Nesse ponto eu parei e fiquei com fortes tendencias a voltar e reler o livro. Três das grandes tragédias de Shakespeare estão ali: Rei Lear, Macbeth e Hamlet. Como assim eu não reconheci nenhuma??? Essas três histórias são contadas simultaneamente no último capítulo do livro. Brilhantemente! Talvez Calvino tenha deixado de lado o "to be or not to be that's the question", mas lembra-se da também memorável cena do "rato". Não pude deixar de rir da pretensão do autor em resumir em 5 páginas 3 das maiores tragédias de todos os tempos. Ou mesmo de unir esses personagens em uma taverna/castelo junto com Orlando, Parsifal, Édipo e outros muitos que poderiam pertencer a diferentes épocas e lugares.
segunda-feira, 3 de dezembro de 2012
O Visconde Partido ao Meio - Italo Calvino
O que eu mais gostei em ler o Visconde? Fácil! Eu já o havia lido quando estava no colégio, ou talvez fundamental, mas não me lembrava ao certo dele. Enquanto eu o lia eu finalmente achei uma imagem que sempre ficara na minha memória e eu não consegui saber de onde, que é a vila em que moram os leprosos, Pratofungo. A leitura valeu por isso.

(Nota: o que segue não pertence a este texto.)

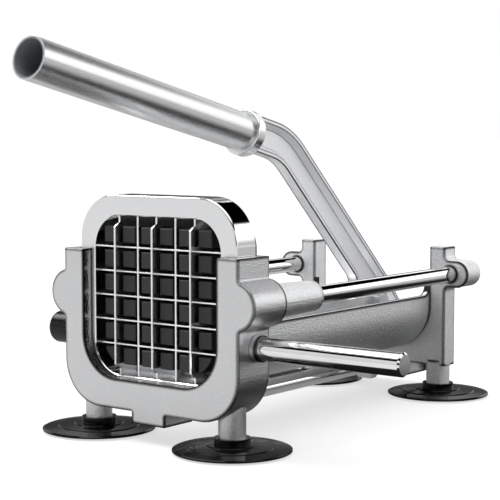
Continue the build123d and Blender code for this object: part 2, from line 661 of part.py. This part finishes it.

Não quero dizer com isso que não haja nada de melhor. Muito pelo contrário. Esse livro faz parte da trilogia Os nossos antepassados, que tem também O barão empoleirado e O cavaleiro inexistente. E para mim é como uma alegoria do mundo real.
A história começa com o visconde Medardo de Terralba indo para a guerra entre cristãos e turcos, e no primeiro combate (após a viagem para o campo de batalha em que ele e seu escudeiro passam por atrocidades, cuja imagem mais forte são as cegonhas, e não abutres, comendo a carne dos mortos) é acertado por uma bala de canhão que o divide ao meio. Sendo que os médicos do exército cristão encontram apenas a parte direita que volta para Terralba e prova ser o mais mau de todos os seres. Governando com terror e afastando todos de si. Força seu artesão construir máquinas engenhosas de tortura e para matar; divide tudo ao meio: flores, frutas, animais... Tenta matar seu sobrinho (o narrador) mais de uma vez, e ainda despacha sua babá para a vila dos leprosos apesar de esta não estar doente.
Quando depois de algum tempo de todo esse terror aparece a outra metade de Medardo, só bondade, que ajuda a tudo e a todos, acreditando que é possível criar um mundo utópico que se resume na máquina que ele quer criar que seria ao mesmo tempo um órgão, um moinho, um forno e uma rede para capturar borboletas. A pesar de fazer de tudo para que todos fiquem bem, também ele acaba cansando os moradores de Terralba, por falta de equilíbrio.
As duas metades se apaixonam pela mesma pastora, Pamela, que eu não consegui entender se ela realmente gostava deles, ou se ela estava fazendo aquilo que era esperado pela sociedade. Apesar de ter algumas atitudes de revolta. Essa parte eu realmente não gostei! Ela estava disposta se entregar para o Infeliz, mas nos seus termos, e se entediava com o Bom mesmo confiando nele. Ela aceita a se casar com os dois deixando para a sorte o desenlace dessa sua ação.
Acaba se casando com o Bom, pois o Infeliz na pressa acabou caindo do cavalo. Mas chega à Igreja e diz que Pamela é sua esposa pois ele é Medardo de Terralba. Ambas as partes decidem duelar, ferindo-se depois de muito tempo na extremidade em que foram partidos. O médico os une, trazendo alegria e prosperidade para a região. Apenas o sobrinho/narrador é quem continua incompleto, sem nunca ter encontrado nenhum amigo de fato.